[Lines of data]
※ ※ ※
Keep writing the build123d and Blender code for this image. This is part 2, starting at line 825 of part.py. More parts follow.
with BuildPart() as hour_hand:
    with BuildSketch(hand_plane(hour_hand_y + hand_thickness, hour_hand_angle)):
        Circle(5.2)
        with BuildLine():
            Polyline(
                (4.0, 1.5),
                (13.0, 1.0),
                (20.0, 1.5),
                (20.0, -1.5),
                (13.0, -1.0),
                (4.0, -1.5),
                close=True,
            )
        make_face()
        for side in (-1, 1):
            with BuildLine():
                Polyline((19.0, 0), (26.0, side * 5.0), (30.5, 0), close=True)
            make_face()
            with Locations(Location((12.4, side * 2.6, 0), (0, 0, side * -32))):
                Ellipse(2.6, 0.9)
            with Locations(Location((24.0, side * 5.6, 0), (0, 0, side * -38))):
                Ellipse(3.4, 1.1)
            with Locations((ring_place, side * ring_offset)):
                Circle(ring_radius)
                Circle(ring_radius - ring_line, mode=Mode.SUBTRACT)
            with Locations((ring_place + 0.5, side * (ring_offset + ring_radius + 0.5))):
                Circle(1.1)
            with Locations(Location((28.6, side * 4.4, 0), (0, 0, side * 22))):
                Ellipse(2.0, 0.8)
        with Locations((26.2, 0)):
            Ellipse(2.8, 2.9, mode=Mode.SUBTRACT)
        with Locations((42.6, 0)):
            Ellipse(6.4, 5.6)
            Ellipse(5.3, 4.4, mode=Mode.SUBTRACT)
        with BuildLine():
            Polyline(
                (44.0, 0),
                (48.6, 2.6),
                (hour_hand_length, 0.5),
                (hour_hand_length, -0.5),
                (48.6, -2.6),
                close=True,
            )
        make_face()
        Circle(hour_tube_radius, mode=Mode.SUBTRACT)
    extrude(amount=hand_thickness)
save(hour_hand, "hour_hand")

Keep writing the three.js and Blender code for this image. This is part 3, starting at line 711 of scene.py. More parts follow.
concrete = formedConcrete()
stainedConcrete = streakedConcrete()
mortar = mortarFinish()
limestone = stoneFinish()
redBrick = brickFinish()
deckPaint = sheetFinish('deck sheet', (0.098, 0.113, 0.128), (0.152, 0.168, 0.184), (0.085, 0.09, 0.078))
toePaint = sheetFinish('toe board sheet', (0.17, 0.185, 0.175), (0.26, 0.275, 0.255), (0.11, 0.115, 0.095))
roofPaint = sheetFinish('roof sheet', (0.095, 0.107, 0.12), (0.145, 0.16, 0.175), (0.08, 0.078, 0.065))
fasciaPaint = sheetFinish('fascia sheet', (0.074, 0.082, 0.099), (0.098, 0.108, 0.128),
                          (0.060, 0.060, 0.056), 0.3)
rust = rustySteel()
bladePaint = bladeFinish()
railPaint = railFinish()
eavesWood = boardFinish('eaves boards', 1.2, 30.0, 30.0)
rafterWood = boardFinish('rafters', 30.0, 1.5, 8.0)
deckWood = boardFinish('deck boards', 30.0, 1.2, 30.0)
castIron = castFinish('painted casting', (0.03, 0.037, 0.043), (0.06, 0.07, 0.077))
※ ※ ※
● **WRITTEN EXERCISE**:
Type out the full listing again, exactly as given.

● **RESULT OF THIS TASK**:
Keep writing the build123d and Blender code for this image. This is part 2, starting at line 825 of part.py. More parts follow.
with BuildPart() as hour_hand:
    with BuildSketch(hand_plane(hour_hand_y + hand_thickness, hour_hand_angle)):
        Circle(5.2)
        with BuildLine():
            Polyline(
                (4.0, 1.5),
                (13.0, 1.0),
                (20.0, 1.5),
                (20.0, -1.5),
                (13.0, -1.0),
                (4.0, -1.5),
                close=True,
            )
        make_face()
        for side in (-1, 1):
            with BuildLine():
                Polyline((19.0, 0), (26.0, side * 5.0), (30.5, 0), close=True)
            make_face()
            with Locations(Location((12.4, side * 2.6, 0), (0, 0, side * -32))):
                Ellipse(2.6, 0.9)
            with Locations(Location((24.0, side * 5.6, 0), (0, 0, side * -38))):
                Ellipse(3.4, 1.1)
            with Locations((ring_place, side * ring_offset)):
                Circle(ring_radius)
                Circle(ring_radius - ring_line, mode=Mode.SUBTRACT)
            with Locations((ring_place + 0.5, side * (ring_offset + ring_radius + 0.5))):
                Circle(1.1)
            with Locations(Location((28.6, side * 4.4, 0), (0, 0, side * 22))):
                Ellipse(2.0, 0.8)
        with Locations((26.2, 0)):
            Ellipse(2.8, 2.9, mode=Mode.SUBTRACT)
        with Locations((42.6, 0)):
            Ellipse(6.4, 5.6)
            Ellipse(5.3, 4.4, mode=Mode.SUBTRACT)
        with BuildLine():
            Polyline(
                (44.0, 0),
                (48.6, 2.6),
                (hour_hand_length, 0.5),
                (hour_hand_length, -0.5),
                (48.6, -2.6),
                close=True,
            )
        make_face()
        Circle(hour_tube_radius, mode=Mode.SUBTRACT)
    extrude(amount=hand_thickness)
save(hour_hand, "hour_hand")

Keep writing the three.js and Blender code for this image. This is part 3, starting at line 711 of scene.py. More parts follow.
concrete = formedConcrete()
stainedConcrete = streakedConcrete()
mortar = mortarFinish()
limestone = stoneFinish()
redBrick = brickFinish()
deckPaint = sheetFinish('deck sheet', (0.098, 0.113, 0.128), (0.152, 0.168, 0.184), (0.085, 0.09, 0.078))
toePaint = sheetFinish('toe board sheet', (0.17, 0.185, 0.175), (0.26, 0.275, 0.255), (0.11, 0.115, 0.095))
roofPaint = sheetFinish('roof sheet', (0.095, 0.107, 0.12), (0.145, 0.16, 0.175), (0.08, 0.078, 0.065))
fasciaPaint = sheetFinish('fascia sheet', (0.074, 0.082, 0.099), (0.098, 0.108, 0.128),
                          (0.060, 0.060, 0.056), 0.3)
rust = rustySteel()
bladePaint = bladeFinish()
railPaint = railFinish()
eavesWood = boardFinish('eaves boards', 1.2, 30.0, 30.0)
rafterWood = boardFinish('rafters', 30.0, 1.5, 8.0)
deckWood = boardFinish('deck boards', 30.0, 1.2, 30.0)
castIron = castFinish('painted casting', (0.03, 0.037, 0.043), (0.06, 0.07, 0.077))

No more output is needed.